### What you have to do
In the records that follow, show each line where the word "code" is present.
## BEGIN Material shown
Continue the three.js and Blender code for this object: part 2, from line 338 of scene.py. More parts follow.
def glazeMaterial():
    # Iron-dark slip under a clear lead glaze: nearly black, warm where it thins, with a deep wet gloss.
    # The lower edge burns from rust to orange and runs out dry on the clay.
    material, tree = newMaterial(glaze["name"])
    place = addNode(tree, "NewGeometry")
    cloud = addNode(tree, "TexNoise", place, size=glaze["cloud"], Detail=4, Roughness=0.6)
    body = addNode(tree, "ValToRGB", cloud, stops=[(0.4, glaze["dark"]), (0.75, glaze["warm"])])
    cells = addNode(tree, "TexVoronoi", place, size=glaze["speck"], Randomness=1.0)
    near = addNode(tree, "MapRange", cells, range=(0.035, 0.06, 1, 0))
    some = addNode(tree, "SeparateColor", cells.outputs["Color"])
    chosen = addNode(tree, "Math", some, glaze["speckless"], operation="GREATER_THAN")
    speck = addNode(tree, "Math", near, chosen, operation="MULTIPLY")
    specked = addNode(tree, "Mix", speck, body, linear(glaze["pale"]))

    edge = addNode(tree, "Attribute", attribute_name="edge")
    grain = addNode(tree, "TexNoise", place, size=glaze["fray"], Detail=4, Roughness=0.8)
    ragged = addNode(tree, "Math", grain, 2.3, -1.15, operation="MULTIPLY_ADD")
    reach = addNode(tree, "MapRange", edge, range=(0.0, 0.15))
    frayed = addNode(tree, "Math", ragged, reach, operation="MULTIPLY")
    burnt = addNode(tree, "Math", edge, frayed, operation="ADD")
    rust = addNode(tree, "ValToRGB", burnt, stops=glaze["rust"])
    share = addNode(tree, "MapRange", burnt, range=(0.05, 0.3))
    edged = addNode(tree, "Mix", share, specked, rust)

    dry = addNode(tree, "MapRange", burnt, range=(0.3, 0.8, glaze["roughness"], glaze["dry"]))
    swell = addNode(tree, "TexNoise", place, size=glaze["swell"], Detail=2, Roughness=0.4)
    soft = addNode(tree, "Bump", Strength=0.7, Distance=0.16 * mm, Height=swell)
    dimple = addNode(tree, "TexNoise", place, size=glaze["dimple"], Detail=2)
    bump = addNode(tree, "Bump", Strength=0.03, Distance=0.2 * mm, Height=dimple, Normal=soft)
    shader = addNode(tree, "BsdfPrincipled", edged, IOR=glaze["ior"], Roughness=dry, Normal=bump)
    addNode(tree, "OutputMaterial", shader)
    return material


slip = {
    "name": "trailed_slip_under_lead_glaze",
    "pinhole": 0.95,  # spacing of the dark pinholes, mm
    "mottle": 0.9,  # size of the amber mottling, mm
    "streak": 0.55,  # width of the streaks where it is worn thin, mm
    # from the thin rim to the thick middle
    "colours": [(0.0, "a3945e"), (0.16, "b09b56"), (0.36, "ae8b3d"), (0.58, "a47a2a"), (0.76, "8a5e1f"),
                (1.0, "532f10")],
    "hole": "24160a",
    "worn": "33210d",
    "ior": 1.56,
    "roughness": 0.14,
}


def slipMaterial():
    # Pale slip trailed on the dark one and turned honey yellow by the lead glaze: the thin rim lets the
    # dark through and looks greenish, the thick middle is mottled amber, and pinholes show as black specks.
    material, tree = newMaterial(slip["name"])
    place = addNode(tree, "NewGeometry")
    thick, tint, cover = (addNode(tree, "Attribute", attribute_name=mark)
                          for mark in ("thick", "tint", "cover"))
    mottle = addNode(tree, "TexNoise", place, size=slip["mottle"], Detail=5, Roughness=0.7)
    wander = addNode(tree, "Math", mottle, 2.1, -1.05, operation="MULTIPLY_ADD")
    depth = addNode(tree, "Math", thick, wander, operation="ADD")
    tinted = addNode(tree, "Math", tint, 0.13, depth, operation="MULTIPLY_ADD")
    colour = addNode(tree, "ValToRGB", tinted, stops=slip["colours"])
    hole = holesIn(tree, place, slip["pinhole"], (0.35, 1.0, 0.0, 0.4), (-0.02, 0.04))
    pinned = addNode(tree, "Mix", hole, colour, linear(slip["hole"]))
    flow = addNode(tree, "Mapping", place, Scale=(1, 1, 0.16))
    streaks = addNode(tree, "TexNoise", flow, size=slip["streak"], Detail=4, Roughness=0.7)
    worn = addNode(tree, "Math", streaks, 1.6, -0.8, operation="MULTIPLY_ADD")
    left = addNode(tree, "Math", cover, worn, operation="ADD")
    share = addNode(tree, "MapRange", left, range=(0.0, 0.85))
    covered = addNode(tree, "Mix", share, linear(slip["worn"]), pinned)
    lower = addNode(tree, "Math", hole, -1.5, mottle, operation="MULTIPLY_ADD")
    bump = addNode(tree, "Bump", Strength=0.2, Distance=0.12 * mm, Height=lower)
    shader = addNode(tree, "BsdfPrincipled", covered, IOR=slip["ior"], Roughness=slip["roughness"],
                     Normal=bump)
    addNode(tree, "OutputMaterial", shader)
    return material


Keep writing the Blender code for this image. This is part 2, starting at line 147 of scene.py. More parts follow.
## END Material shown
### Reply
Continue the three.js and Blender code for this object: part 2, from line 338 of scene.py. More parts follow.
Keep writing the Blender code for this image. This is part 2, starting at line 147 of scene.py. More parts follow.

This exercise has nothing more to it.